Un futur linguistique à inventer
Certains individus font le choix conscient de commencer à parler en ukrainien afin de prendre leurs distances avec l’État poutinien, qui revendique le monopole absolu sur la langue et la culture russes, en considérant que l’utilisation de la langue russe et l’appartenance à son «espace civilisationnel» sont une seule et même chose. En effet, depuis le début des années 2000, la Russie s’est lancée dans la promotion de la conception du «monde russe» en s’appuyant sur les russophones des pays voisins, qui se voyaient alors accorder une mission particulière. Celle-ci consistait dans une loyauté absolue envers l’État russe, ce qui supposait un appui inconditionnel à toutes les décisions du Kremlin. Si, dans les années 2000, le «monde russe» était surtout un outil de soft power et d’influence internationale, il devient à partir de 2014 le moteur de l’irrédentisme russe, dont l’objectif est d’effacer l’Ukraine de la carte du monde. Se présentant comme le défenseur de la langue et de la culture russes, Vladimir Poutine nie rien moins que le droit des Ukrainien·ne·s à l’existence, tenant fréquemment des propos qui peuvent être qualifiés d’incitation au génocide.

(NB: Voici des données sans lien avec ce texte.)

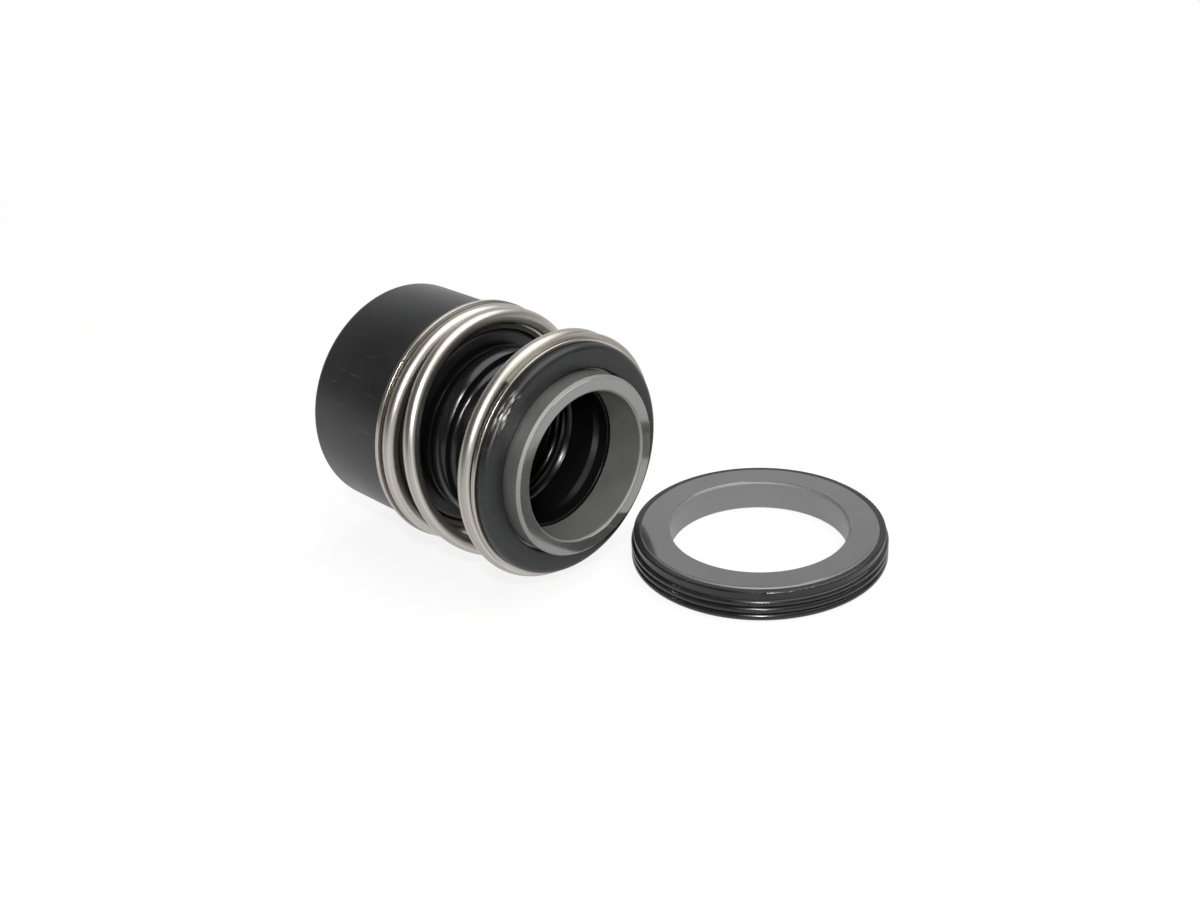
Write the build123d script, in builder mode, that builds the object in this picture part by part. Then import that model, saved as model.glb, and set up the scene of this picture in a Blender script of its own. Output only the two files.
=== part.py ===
from build123d import *
from math import cos, radians, sin
import os

# Elastomer-bellows mechanical seal for a 25 mm shaft: a rotary head lying on its side, and the
# stationary seat that it runs against lying flat beside it. Millimetres.
# The rotary head turns about the X axis: x = 0 is the end face of its tail, and the sealing
# face looks along +X. The axis of the seat is vertical. Both halves stand on one table.

# ---- Shaft and fits ------------------------------------------------------------------------------
SHAFT_D = 25.0            # the rubber tail grips the shaft at this diameter
PIECE_CLEARANCE = 0.15    # radial room between pieces pushed into each other

# ---- Rotating sealing ring -------------------------------------------------------------------------
RING_CLEARANCE = 0.75     # radial room between the shaft and the ring
NOSE_WALL = 2.75          # width of the lapped face
NOSE_HEIGHT = 3.2         # how far the nose stands out of the rubber
NOSE_CHAMFER = 0.5
RING_STEP = 0.6           # the seated part is this much larger in radius than the nose
RING_STEP_DEPTH = 1.3     # how far behind the front of the lip the step is
RING_CHAMFER = 0.3

# ---- Spring collars: pressed sheet rings with an L section -----------------------------------------
SHEET = 0.8
SLEEVE_LENGTH = 4.8       # from the outer face of the flange to the end of the sleeve
TAIL_RIM_COVER = 0.25     # how far the rim of the tail flange stands out past the spring
HEAD_RIM_DROP = 0.9       # how far the rim of the head flange stays inside the spring
COLLAR_BEND = 0.5         # rounding where the flange turns into the sleeve
RIM_EDGE = 0.2            # rounding of the flange's rim

# ---- Spring: one right-hand coil of round wire, closed and ground flat at the head -----------------
WIRE_D = 2.8
COIL_CLEARANCE = 0.3      # radial room between a sleeve and the coils round it
SPRING_LENGTH = 22.9      # free length between the two flanges
SPRING_TURNS = 3.194
CLOSED_TURNS = 1.15       # turns at the head that lie against each other
CLOSED_GAP = 0.1          # between turns that lie against each other
TIP_THICKNESS = 0.5       # what the grinding leaves of the wire at its tip
TAIL_CLOSED_TURNS = 1.17  # turns at the tail that lie against each other
DEAD_TURNS = 0.77         # those of them that lie flat on the tail flange
CUT_ANGLE = 33.0          # where the tip is, in degrees left of the top as the face is seen
BEND_TURNS = 0.08         # half the length of the bend between two pitches
POINTS_PER_TURN = 24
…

Face à l’invasion russe et au traitement inhumain que subissent les civil·e·s de la part de l’armée d’occupation, les habitant·e·s du pays se sentent désormais avant tout ukrainien·ne·s, y compris dans les régions du pays où le russe reste la langue dominante. Dans ces conditions peu favorables, certain·e·s Ukrainien·ne·s qui sont engagés dans la résistance à l’occupant continuent néanmoins de revendiquer l’utilisation du russe, défiant ainsi le privilège exclusif de Poutine d’imposer son pouvoir sur cette langue parlée par des millions de gens qui ne se reconnaissent pas dans son projet politique. Utiliser la langue impériale en l’investissant d’un contenu décolonial pourrait devenir une solution pour une société ukrainienne bilingue, bien qu’elle ne soit pas facile à défendre aujourd’hui, au moment où les Ukrainien·ne·s luttent pour leur existence physique.